* Start *

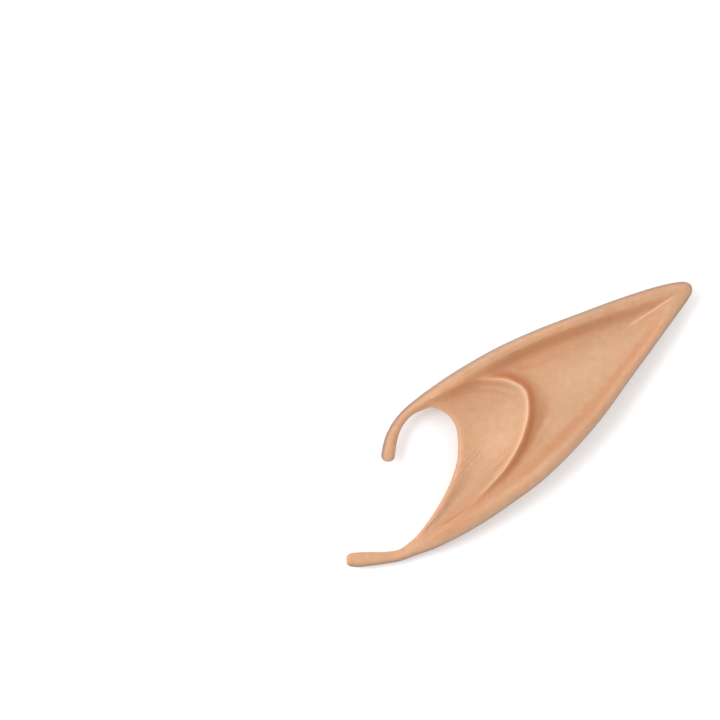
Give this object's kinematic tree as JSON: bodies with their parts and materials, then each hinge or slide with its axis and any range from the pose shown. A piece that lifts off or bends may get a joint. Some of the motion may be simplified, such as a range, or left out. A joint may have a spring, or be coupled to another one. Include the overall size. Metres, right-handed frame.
{
  "type": "pointed costume ear tip",
  "caption": "Long pointed ear tip of soft skin-coloured latex, a hollow moulding that slips over the top of the wearer's own ear and grips it with curved hooks.",
  "frame": {"origin": "under the middle of the ear, on the surface that it lies on", "axes": "+X towards the point, +Y towards the upper rim and its hook, +Z out of the modelled face"},
  "size_m": [0.125, 0.0402, 0.0141],
  "materials": {
    "latex": "soft satin, skin-coloured through and through"
  },
  "bodies": {
    "root": {"ear_tip": "latex"}
  },
  "joints": []
}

* End *

--- Your task ---
Write the listing out again, exactly as shown above.

--- Written answer ---
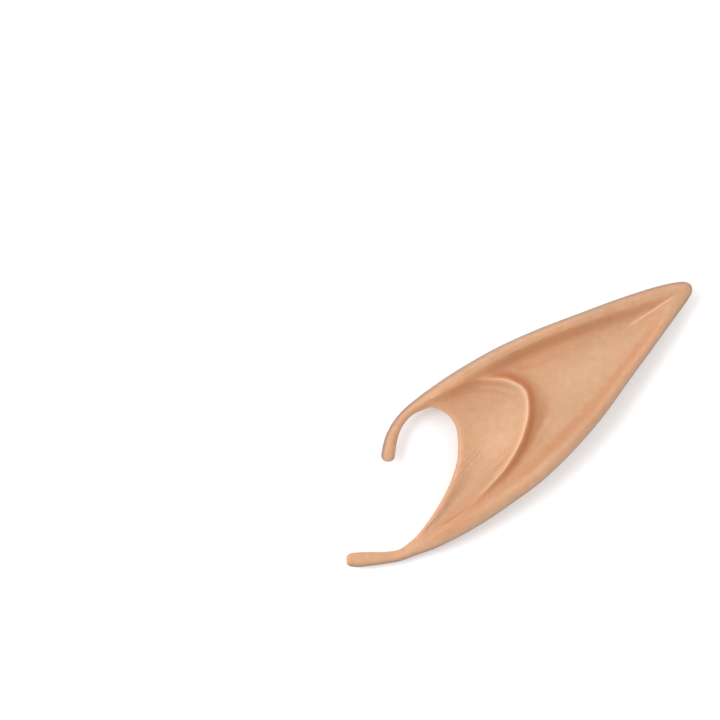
Give this object's kinematic tree as JSON: bodies with their parts and materials, then each hinge or slide with its axis and any range from the pose shown. A piece that lifts off or bends may get a joint. Some of the motion may be simplified, such as a range, or left out. A joint may have a spring, or be coupled to another one. Include the overall size. Metres, right-handed frame.
{
  "type": "pointed costume ear tip",
  "caption": "Long pointed ear tip of soft skin-coloured latex, a hollow moulding that slips over the top of the wearer's own ear and grips it with curved hooks.",
  "frame": {"origin": "under the middle of the ear, on the surface that it lies on", "axes": "+X towards the point, +Y towards the upper rim and its hook, +Z out of the modelled face"},
  "size_m": [0.125, 0.0402, 0.0141],
  "materials": {
    "latex": "soft satin, skin-coloured through and through"
  },
  "bodies": {
    "root": {"ear_tip": "latex"}
  },
  "joints": []
}